* Request
Using the listing below, select the lines with the word "that" and copy them.

* Raw data
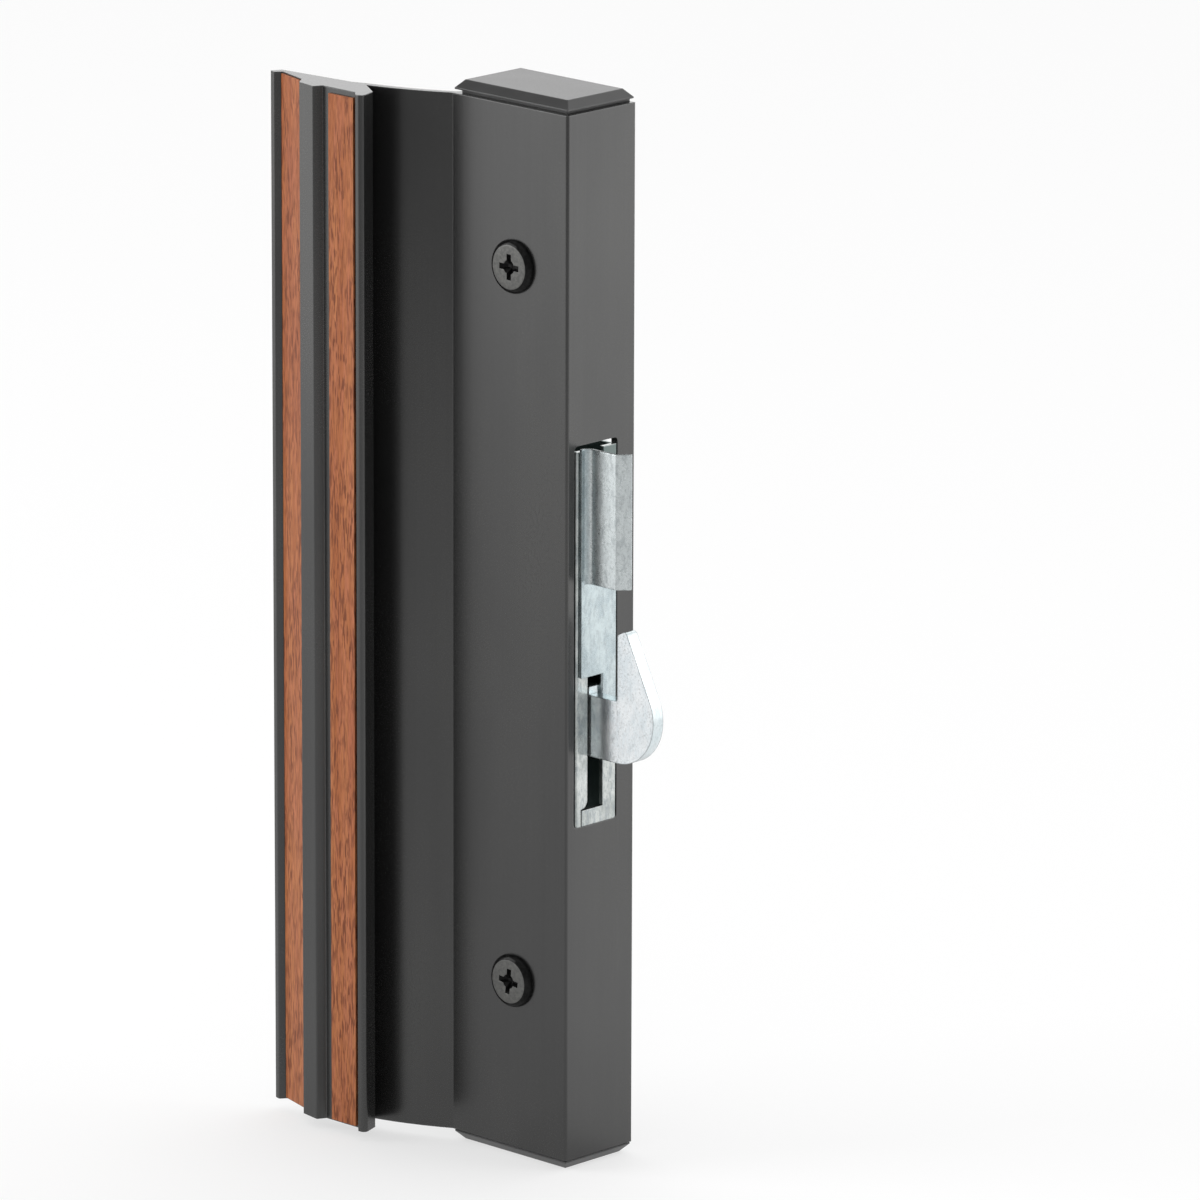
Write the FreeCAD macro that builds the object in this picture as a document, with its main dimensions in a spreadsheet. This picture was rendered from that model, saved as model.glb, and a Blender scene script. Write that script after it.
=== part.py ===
# Inside pull handle of a sliding patio door, with its thumb latch.
# Millimetres. X runs to the right along the handle's face, Y into the door, Z up.
# The origin is on the plane that meets the door, midway between the two mounting screws.
import FreeCAD
import Part
import Sketcher
import math
import os

# Driving dimensions. Each row is a name, a number of millimetres or degrees, and what it is.
SIZES = [
    ("section_length", 182.85, "cut length of the extruded section"),
    ("section_drop", 1.075, "middle of the section below the middle of the screws"),
    ("housing_width", 27.2, "front face of the channel, side to side"),
    ("housing_depth", 16.2, "front face to the door"),
    ("latch_side", 12.6, "screw line to the side face with the window"),
    ("wall", 1.5, "channel wall"),
    ("housing_round", 0.5, "outer long edges of the channel"),
    ("inner_round", 0.6, "inner long edges of the channel, away from the window"),
    ("web_thickness", 1.4, "web between the channel and the grip"),
    ("web_run", 14.7, "web, sideways"),
    ("web_stand", 5.8, "web, towards the room"),
    ("web_bow", 55, "radius of the web's gentle curve"),
    ("crease_round", 0.8, "inside corner between channel and web"),
    ("grip_gap", 8.8, "channel to the grip's near edge, sideways"),
    ("grip_stand", 12.6, "channel's front to the grip's near lip"),
    ("near_lip_width", 1.65, "lip beside the inner strip"),
    ("near_lip_rise", 0.05, "that lip's slope, up towards the inner strip"),
    ("near_flank", 1.45, "slope between that lip and the inner groove"),
    ("inner_groove_depth", 1.35, "inner groove below the near lip"),
    ("inner_groove_width", 7.75, "floor of the inner groove"),
    ("rib_side", 0.8, "rib's steep flank, sideways"),
    ("rib_height", 1.6, "rib above the inner groove"),
    ("rib_width", 4.05, "rib's face"),
    ("rib_fall", 0.75, "rib face's slope"),
    ("outer_flank", 1.5, "slope between rib and outer groove, sideways"),
    ("outer_flank_drop", 2.1, "that slope's depth"),
    ("outer_groove_width", 6.9, "floor of the outer groove"),
    ("outer_groove_turn", 16.8, "outer groove turned back, in degrees"),
    ("far_lip_flank", 0.95, "slope up to the far lip, sideways"),
    ("far_lip_height", 1.2, "far lip above the outer groove"),
    ("far_lip_width", 1.35, "far lip's face"),
    ("far_lip_fall", 0.4, "far lip face's slope"),
    ("far_edge_depth", 1.9, "far edge of the grip, front to back"),
    ("far_edge_slant", 1.0, "that edge's slant"),
    ("near_edge_depth", 3.7, "near edge of the grip, front to back"),
    ("near_edge_slant", 1.25, "that edge's slant"),
    ("back_meet_run", 3.7, "web's end to where its back meets the grip, sideways"),
    ("back_meet_depth", 0.2, "grip's back behind the web's front end"),
    ("grip_round", 0.25, "long edges of the grip"),
    ("near_lip_round", 0.8, "near lip's edge towards the channel"),
    ("strip_thickness", 0.4, "wood-look strip"),
    ("outer_strip_width", 6.6, "strip in the outer groove"),
    ("inner_strip_width", 5.9, "strip in the inner groove"),
    ("strip_play", 0.15, "strip to the side of its groove"),
    ("strip_short", 0.3, "strips end short of the lower end"),
    ("outer_strip_low", 0.25, "outer strip starts below the upper end"),
    ("inner_strip_low", 1.0, "inner strip starts below the upper end"),
    ("window_front", 1.76, "window's front edge behind the front face"),
    ("window_width", 10.5, "window in the latch side, front to back"),
    ("window_top", 33.2, "window's upper edge above the screw middle"),
    ("window_height", 66.86, "window in the latch side"),
    ("window_round", 0.8, "window's corners"),
    ("screw_spacing", 125.4, "mounting screws"),
    ("screw_size", 4.8, "screw thread"),
    ("screw_reach", 25.4, "screw below its head"),
    ("screw_point", 0.8, "chamfer at the screw's end"),
    ("plain_shank", 4.2, "screw's plain shank, as thin as before its thread was rolled"),
    ("thread_reach", 10, "threaded part, from the screw's end"),
    ("screw_hole", 5.4, "hole for the screw"),
    ("head_size", 9.4, "screw head"),
    ("head_rim", 0.5, "straight part of the head's side"),
    ("head_height", 1.25, "screw head"),
    ("head_flat", 7.8, "flat on top of the head"),
    ("head_round", 0.95, "radius of the head's rounded rim"),
    ("drive_length", 4.4, "cross recess, tip to tip"),
    ("drive_width", 0.8, "arm of the cross recess"),
    ("drive_depth", 1.1, "cross recess"),
    ("drive_turn", 6, "lower screw's recess turned, in degrees"),
    ("top_cap_gap", 0.65, "gap between the section and the upper cap's plate"),
    ("bottom_cap_gap", 0.2, "gap between the section and the lower cap's plate, pressed closer"),
    ("cap_neck_inset", 1.2, "neck inside the channel's outline"),
    ("cap_inset", 0.3, "plate inside the channel's outline"),
    ("cap_back_inset", 0.05, "plate and neck inside the door plane"),
    ("cap_edge", 0.25, "straight edge of the plate"),
    ("cap_bevel", 1.3, "bevel of the plate, sideways"),
    ("cap_bevel_height", 1.4, "bevel of the plate, up"),
    ("cap_plug", 8, "plug inside the channel"),
    ("cap_plug_wall", 1.4, "wall of the plug"),
    ("cap_play", 0.1, "plug to the channel's inner wall"),
    ("case_sheet", 0.9, "folded case of the latch"),
    ("case_top", 32.1, "case's upper end above the screw middle"),
    ("case_foot_gap", 0.05, "case's lower end above the window's lower edge"),
    ("case_front_gap", 0.51, "case's front side to the window's front edge"),
    ("case_back_gap", 0.05, "case's back side to the window's back edge"),
    ("case_depth", 17.6, "case from its face inwards"),
    ("case_bend", 0.5, "outer bends of the case"),
    ("case_foot_round", 0.8, "case's corner at the foot of its back lip"),
    ("mouth_front", 2.82, "front lip of the case"),
    ("mouth_width", 3.76, "mouth between the case's lips"),
    ("foot_bar", 2.75, "bar across the foot of the mouth"),
    ("foot_gap", 0.25, "front lip's end above that bar"),
    ("foot_seam", 0.25, "seam at the bar's end"),
    ("foot_seam_inset", 1.5, "seam behind the case's front side"),
    ("lip_end_round", 1.5, "front lip's lower corner"),
    ("strap_width", 10, "straps of the case"),
    ("strap_over", 5.5, "strap's end past the screw"),
    ("strap_jog", 3.5, "length of the strap's step"),
    ("strap_round", 2.5, "corners of the straps"),
    ("strap_hole", 5.1, "hole of a strap, for the screw"),
    ("slide_sheet", 0.5, "folded slide"),
    ("slide_play", 0.12, "slide to the case's face"),
    ("slide_front", 13.27, "slide's front edge before the door plane"),
    ("slide_width", 8.39, "slide's plate, front to back"),
    ("slide_top", 32.6, "slide's upper end above the screw middle"),
    ("tab_height", 23.5, "thumb tab"),
    ("tab_root", 1.5, "slide's front edge to the tab's front face"),
    ("tab_bend", 1.2, "inner bend at the tab's root"),
    ("tab_reach", 6.6, "tab out to its lip"),
    ("tab_lip", 2.7, "tab's lip"),
    ("tab_lip_turn", 47, "tab's lip turned back, in degrees"),
    ("plate_foot", 7.3, "slide's plate below the screw middle"),
    ("leg_foot", 20.6, "slide's leg below the screw middle"),
    ("tongue_reach", 6.5, "tongue folded into the case"),
    ("tongue_round", 0.4, "outer bend of the tongue"),
    ("hook_thickness", 2.46, "hook plate"),
    ("hook_behind_lip", 0.46, "hook's front face behind the case's front lip"),
    ("hook_round", 8.38, "radius of the hook's belly"),
    ("hook_out", 6.59, "belly's centre outside the side face"),
    ("hook_low", 13.15, "belly's centre below the screw middle"),
    ("hook_lean", 26.3, "outer edge's lean, in degrees"),
    ("hook_blade", 12.7, "outer edge, belly to tip"),
    ("hook_inner", 6.55, "hook's catching edge outside the side face"),
    ("hook_tip_low", 1.0, "tip's inner corner below the outer one"),
    ("tip_round", 0.8, "hook's tip"),
    ("throat_round", 0.5, "corner of the hook's throat"),
    ("shank_height", 10.8, "hook's shank"),
    ("arm_reach", 13.3, "hook's arm inside the case's face"),
    ("arm_top", 1.5, "arm's upper end above the screw middle"),
    ("arm_play", 0.1, "shoulder's edge behind the case's face"),
    ("arm_shoulder", 9.4, "tongue's top, and the shoulder where the arm steps inwards, below the screw middle"),
    ("arm_step", 5.3, "that step"),
    ("notch_top", 5, "upper notch below the arm's upper end"),
    ("notch_size", 0.9, "half of a notch"),
    ("latch_travel", 9, "slide and hook, locked to open"),
    ("rivet_size", 3, "rivets of the hook"),
    ("rivet_head", 4.4, "rivet heads"),
    ("rivet_dome", 1, "height of a rivet head"),
    ("rivet_flat", 0.8, "flat on top of a rivet head"),
    ("rivet_bulge", 0.6, "radius of a head's dome, as a share of the head's width"),
    ("rivet_space", 6.4, "rivets of the hook, apart"),
    ("rivet_inset", 2.3, "rivets from the tongue's end"),
    ("spring_sheet", 0.35, "detent spring"),
    ("spring_width", 5, "detent spring"),
    ("spring_top", 18, "spring's upper end above the screw middle"),
    ("spring_foot", 26, "spring's lower end below the screw middle"),
    ("spring_seat", 8, "flat part at the spring's upper end"),
    ("spring_slack", 0.15, "spring's crest to the notch"),
    ("spring_shoulder", 0.3, "foot of the crest to the arm"),
    ("crest_half", 1.26, "half of the crest's height"),
    ("spring_rivet", 2.4, "rivet of the spring"),
]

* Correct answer
Write the FreeCAD macro that builds the object in this picture as a document, with its main dimensions in a spreadsheet. This picture was rendered from that model, saved as model.glb, and a Blender scene script. Write that script after it.
# The origin is on the plane that meets the door, midway between the two mounting screws.
    ("near_lip_rise", 0.05, "that lip's slope, up towards the inner strip"),
    ("near_flank", 1.45, "slope between that lip and the inner groove"),
    ("outer_flank_drop", 2.1, "that slope's depth"),
    ("far_edge_slant", 1.0, "that edge's slant"),
    ("near_edge_slant", 1.25, "that edge's slant"),
    ("foot_gap", 0.25, "front lip's end above that bar"),
    ("arm_step", 5.3, "that step"),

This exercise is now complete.